Katie Martin – Financial Times, 10/4/2015
Brazil’s currency, the real, is tormenting many fund managers. Few thought it would see out the year unscathed. The country’s high interest rates were never likely to be enough entirely to shield the currency from trading weakness at a time when the economy was shrinking and the US is on the cusp of raising interest rates.
But the real has contrived to stand out particularly among a field of emerging markets currencies almost all of which have suffered bruising declines.
The pace and scale of the fall in the Brazilian currency, once a popular pick as one of emerging markets’ juiciest bets, have stumped even the most seasoned observer and left some investors peeking at their screens through their fingers. “Mayhem” is how Rabobank described it; the source of “one of the wildest days we’ve ever seen in Latin American markets”.
Jeffrey T. Lewis – The Wall Street Journal, 9/24/2015
The Brazilian real strengthened against the dollar on Thursday, the first time in six sessions, after the president of the central bank said he is willing to use the country’s foreign reserves to defend the currency.

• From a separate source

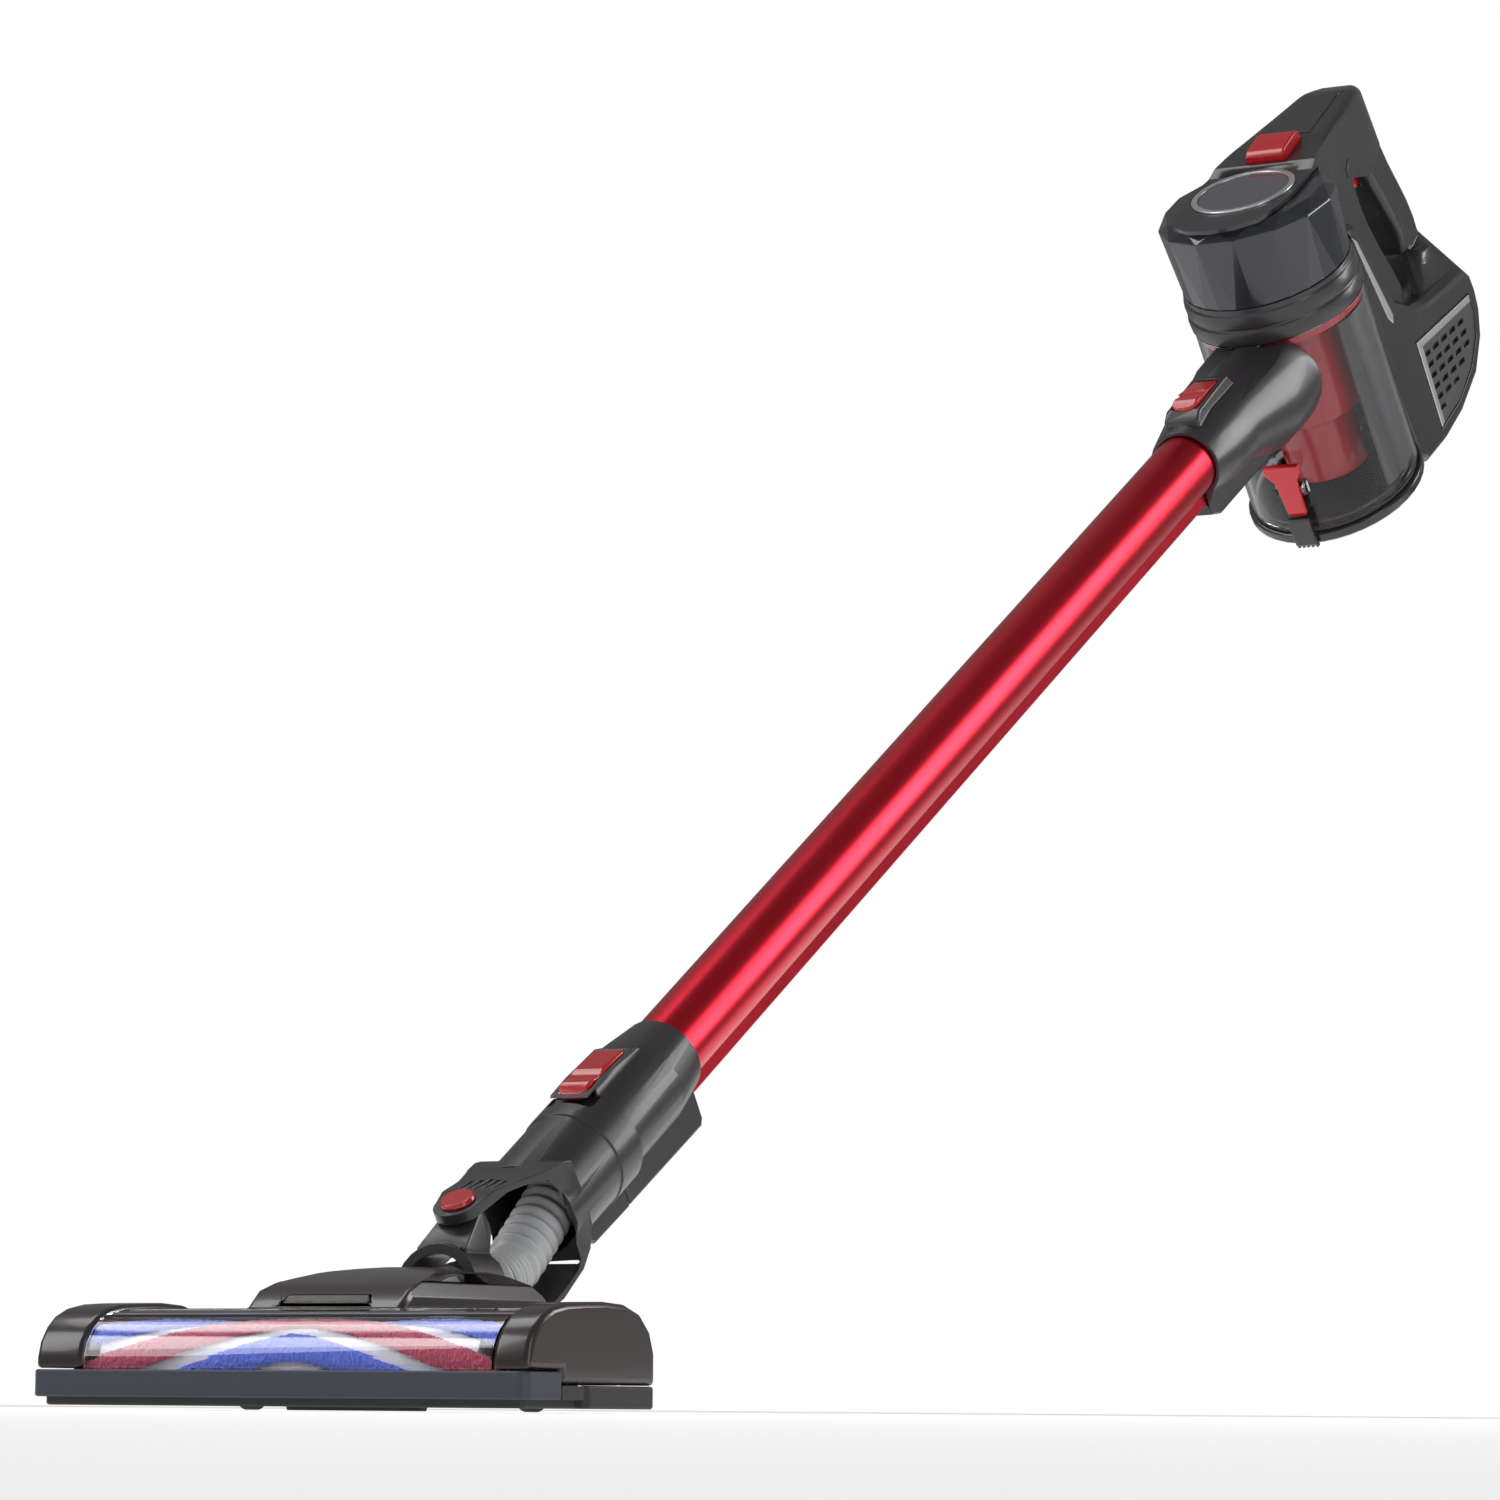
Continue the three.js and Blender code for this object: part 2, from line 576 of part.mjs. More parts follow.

The real ended active trading at 4.0438 to the dollar, according to Tullett Prebon via FactSet, after closing at 4.1325 on Wednesday. Trading was volatile during the day, with the real hitting 4.2447 to the dollar in the morning, its weakest level since it was launched in 1994.
The real has been dropping against the dollar in recent days, pulled down by political turmoil and the country’s economic troubles.
Reese Ewing – Reuters, 7/24/2015
Brazil’s real fell on Friday to its weakest against the dollar in 12 years, slipping quickly in early trade to 3.334 to the dollar.
The slide in the local currency comes after Brazilian Finance Minister Joaquim Levy announced on Wednesday the government would slash its primary surplus target due to deteriorating tax revenues amid Brazil’s deepening economic slump.
Denyse Godoy, Paula Sambo, and Filipe Pacheco – Bloomberg Business, 7/21/2015
Brazilian shares dropped to an almost four-month low on speculation borrowing costs at Latin America’s largest economy will increase further, curbing prospects for equities. The real advanced for the first time in four days.
The Ibovespa extended this month’s slump after central bank director Tony Volpon said policy makers should keep raising interest rates until the outlook for inflation reaches the government’s target. The benchmark stock gauge has tumbled 11 percent from this year’s peak on concern the decision to boost the Selic to a six-year high to tame consumer prices will deepen an economic contraction.
“The central bank will probably increase rates again next week in a trend that’s damaging the economy and prospects for companies,” Pedro Paulo Silveira, the chief economist at brokerage TOV Corretora, said by phone from Sao Paulo.
Paula Sambo – Bloomberg Business, 7/13/2015
Brazil’s real fell from a one-week high as speculation that political tension will force President Dilma Rousseff’s administration to compromise on the budget cast doubt on her commitment to preserve the nation’s credit rating.
The currency extended its drop in July to 2.1 percent as lawmakers pushed back against her move to narrow government deficits. Concern mounted after the Brazilian newspapers Estado and Folha de S. Paulo reported that Rousseff will discuss a reduction in the fiscal target at a meeting Monday.
“While Rousseff’s effort to solidify the fiscal base is positive, the course of discussions and political barriers may trigger short-term volatility in the financial markets,” Ipek Ozkardeskaya, an analyst at London Capital Group, said in an e-mailed response to questions.
Guillermo Parra-Bernal and Paula Arend Laier – Reuters, 7/08/2015
Verde Asset Management, Brazil’s largest hedge fund, reinforced larger-than-benchmark bets on a weaker real, rising global equities and higher domestic borrowing costs, underscoring expectations that local asset prices will keep trending down in dollar terms.
In a monthly letter to investors on Wednesday, money managers led by Luis Stuhlberger said Verde is long-positioned in U.S. dollars and global equities by 40 percent and 20 percent, respectively, with no net allocation to local shares. The fund is also long positioned in Brazilian debt linked to inflation-adjusted interest rates.
Global investors are “overly optimistic” about Brazil’s outlook by assuming that domestic asset prices, as measured in U.S. dollars, are cheap and that a year-long decline in the Brazilian real is coming to an end.
Paula Sambo and Filipe Pacheco – Bloomberg Business, 7/08/2015
The real led losses among major currencies as China’s equity meltdown triggered a plunge in the price of Brazil’s iron-ore exports.
A drop in the shares of Rio de Janeiro-based Vale SA, the world’s biggest miner of the raw material, added to concern that international investors are withdrawing funds from Brazil. Iron ore sank Wednesday to the lowest level in at least six years as China’s stock decline threatened demand just as the largest producers including Vale raised output.
“Plummeting iron-ore prices put pressure on the real,” Kenneth Lam, a Citigroup Inc. strategist in New York, wrote in a research report to clients.